Pasolini creates a story within a story within a story. Each person has a story to tell, but how many others will listen? Are the stories we tell truth or fiction? Can we recognise our own truths? Are the stories meant to inform, to entrance, to entertain, or to deceive. For ultimately, of course, Scheherazade deceives and manipulates her husband as she instrumentally sets out to save her own life by telling him stories. Who can blame her?
Pasolini's "Arabian Nights" is a sumptuous, meandering narrative which will entertain and amuse.

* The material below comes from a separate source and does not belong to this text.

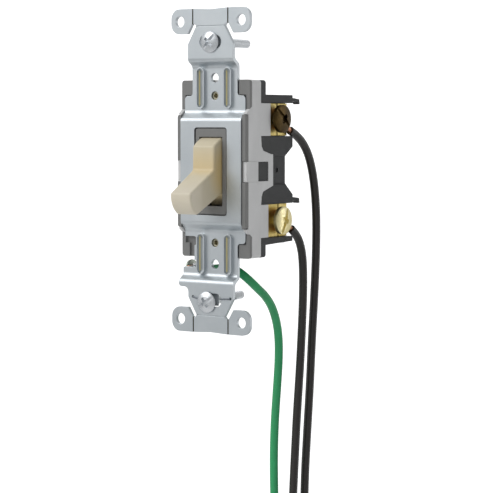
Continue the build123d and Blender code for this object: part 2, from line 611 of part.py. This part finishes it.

An unusual, ungarnered tale
Having never knowingly seen a Pasolini movie before, I'm not a dedicated Pasolini fan, but even I can appreciate Arabian Nights for its authenticity and unembellished storytelling. Arabian Nights was made in a time before the special effects we take for granted these days came into being. Nevertheless, the storytelling remains strong enough to carry you through the movie. It doesn't follow a traditional Hollywood linear story-pattern, but is instead a mosaic of stories and therefore has a fragmentary feel to it. The movie doesn't follow the traditional Arabian Nights stories we've come to expect - there are no genies, flying carpets, Ali Baba or magic lanterns - but a collage of interlocking stories that reveal themselves rather like a Chinese magic-box. The movie starts with a simple enough tale of Narmud, a young man, who purchases Zaramud, a beautiful young slave girl, whom he falls in love with, and who is kidnapped. Narmud runs tearfully from one location to another in search of his true love. The movie progresses seemlessly into its multiplicity of tales with such ease that you're left breathless by the circumstances that gave rise to the interwoven tales. In spite of the dated effects and sometimes amateurish acting, Arabian Nights is still an eclectic visual feast that bravely introduces its 1974 audiences to a distinctly non-European worldview.